Which lines in the records below contain the word "More"? Copy each one out.

INPUT ROWS:
>> start

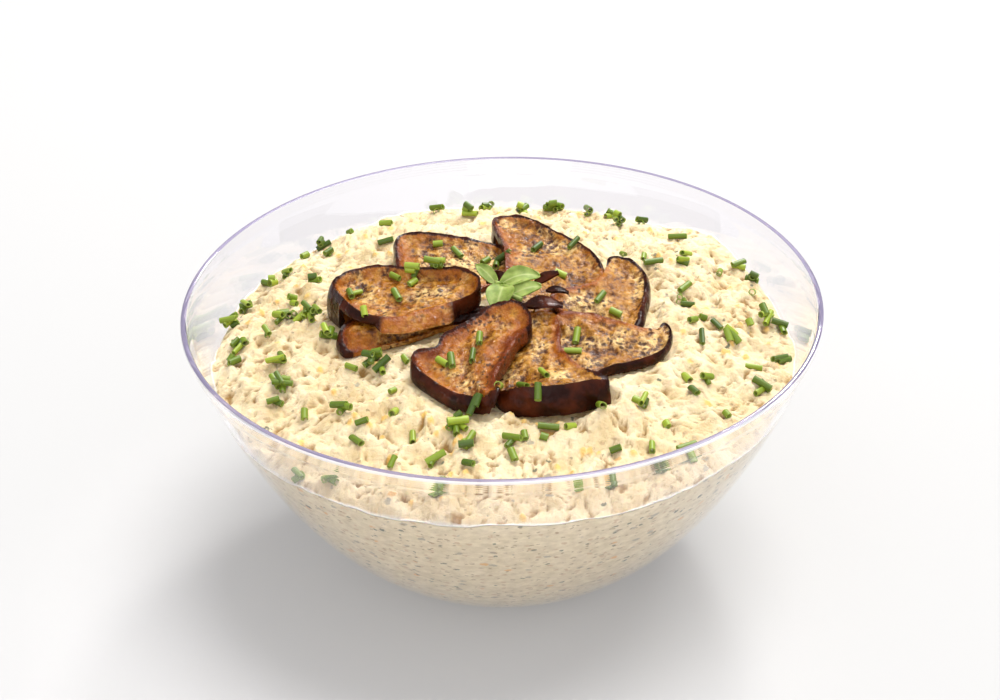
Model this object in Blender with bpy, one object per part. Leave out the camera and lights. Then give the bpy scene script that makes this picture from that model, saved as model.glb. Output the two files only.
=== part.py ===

>> end
>> start

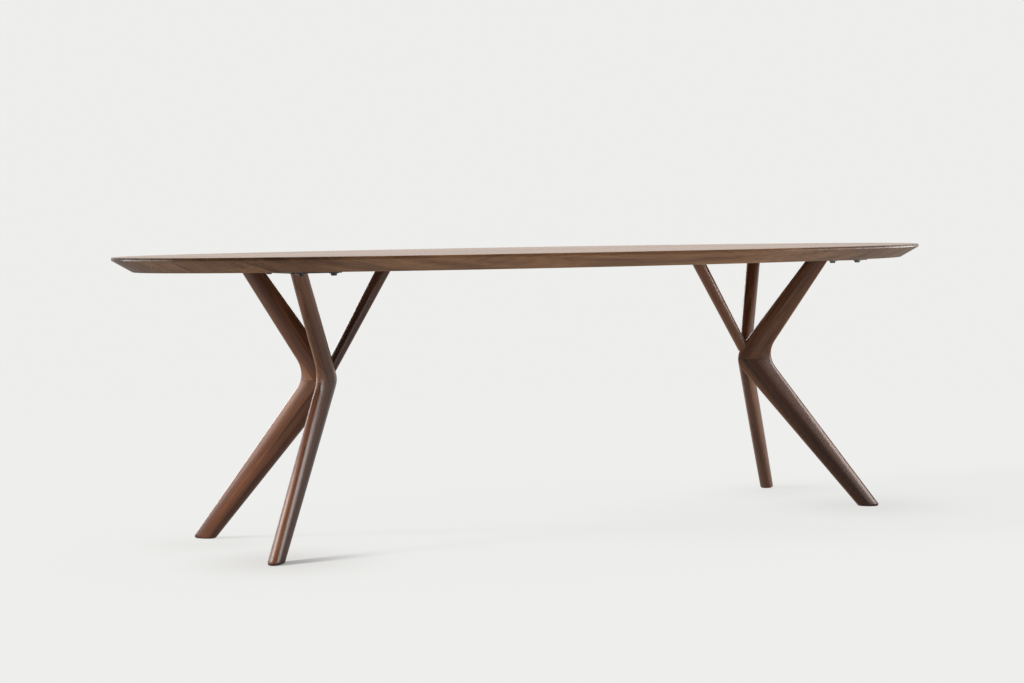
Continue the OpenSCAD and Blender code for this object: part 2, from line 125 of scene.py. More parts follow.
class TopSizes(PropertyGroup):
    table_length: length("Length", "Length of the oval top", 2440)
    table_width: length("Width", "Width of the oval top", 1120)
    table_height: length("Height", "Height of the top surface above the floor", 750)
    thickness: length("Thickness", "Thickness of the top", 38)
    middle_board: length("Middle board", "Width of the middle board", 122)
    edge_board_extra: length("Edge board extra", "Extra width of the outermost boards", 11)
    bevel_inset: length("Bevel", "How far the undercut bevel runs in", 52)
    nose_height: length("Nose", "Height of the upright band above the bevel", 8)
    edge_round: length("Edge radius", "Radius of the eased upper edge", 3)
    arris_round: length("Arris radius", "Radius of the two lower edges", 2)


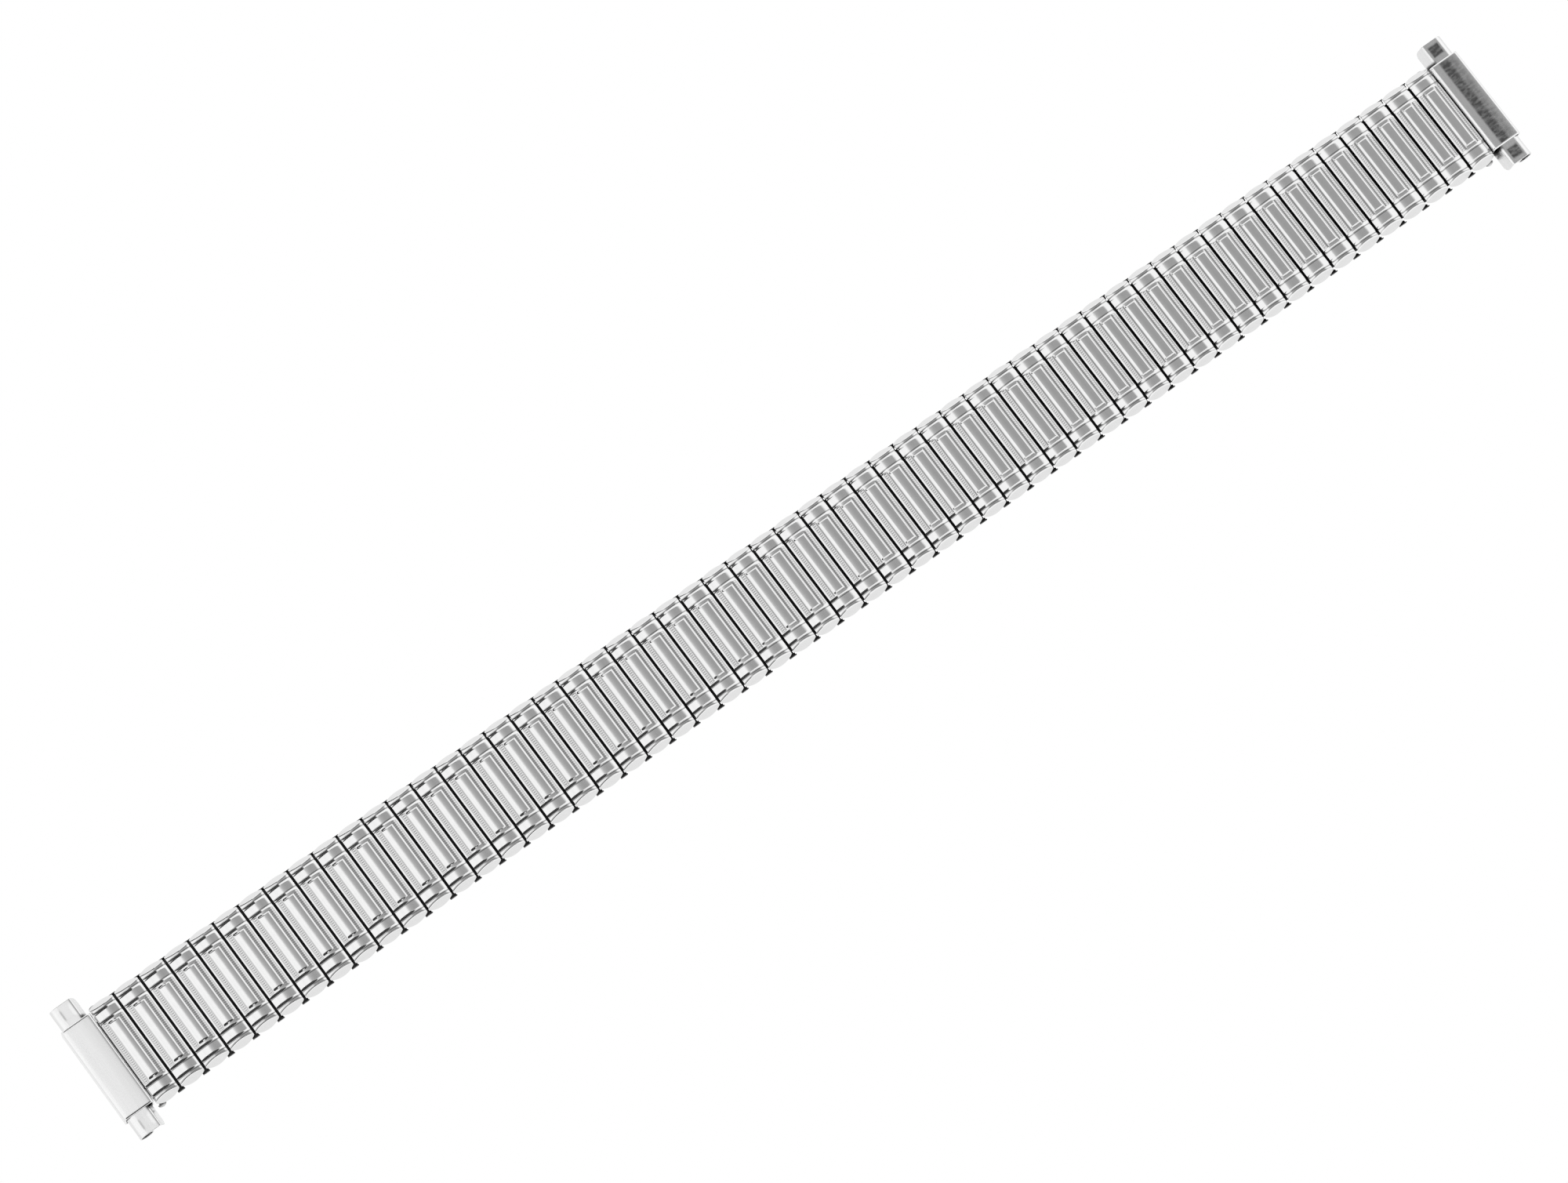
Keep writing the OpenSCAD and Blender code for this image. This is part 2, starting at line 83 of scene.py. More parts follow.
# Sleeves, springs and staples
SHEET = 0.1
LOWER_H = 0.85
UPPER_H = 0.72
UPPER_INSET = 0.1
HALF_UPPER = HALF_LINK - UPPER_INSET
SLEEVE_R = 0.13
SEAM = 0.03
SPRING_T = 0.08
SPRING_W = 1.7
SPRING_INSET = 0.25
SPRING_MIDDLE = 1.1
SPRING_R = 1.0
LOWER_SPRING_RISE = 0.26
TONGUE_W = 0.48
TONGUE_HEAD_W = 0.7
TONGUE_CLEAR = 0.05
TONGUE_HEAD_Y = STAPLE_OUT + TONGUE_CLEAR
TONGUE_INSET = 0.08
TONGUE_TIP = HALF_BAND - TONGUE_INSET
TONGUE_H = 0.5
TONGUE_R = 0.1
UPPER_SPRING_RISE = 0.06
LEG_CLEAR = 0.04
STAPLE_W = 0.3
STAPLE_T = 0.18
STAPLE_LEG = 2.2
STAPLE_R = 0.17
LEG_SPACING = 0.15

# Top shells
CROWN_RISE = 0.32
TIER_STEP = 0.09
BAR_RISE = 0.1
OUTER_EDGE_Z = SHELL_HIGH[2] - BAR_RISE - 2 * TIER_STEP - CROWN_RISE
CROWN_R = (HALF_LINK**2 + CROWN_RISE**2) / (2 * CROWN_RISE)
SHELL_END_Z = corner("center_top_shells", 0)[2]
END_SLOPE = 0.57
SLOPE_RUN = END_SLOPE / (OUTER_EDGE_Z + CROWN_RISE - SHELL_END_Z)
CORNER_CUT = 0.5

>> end

PROBLEM SOLUTION:
Continue the OpenSCAD and Blender code for this object: part 2, from line 125 of scene.py. More parts follow.
Keep writing the OpenSCAD and Blender code for this image. This is part 2, starting at line 83 of scene.py. More parts follow.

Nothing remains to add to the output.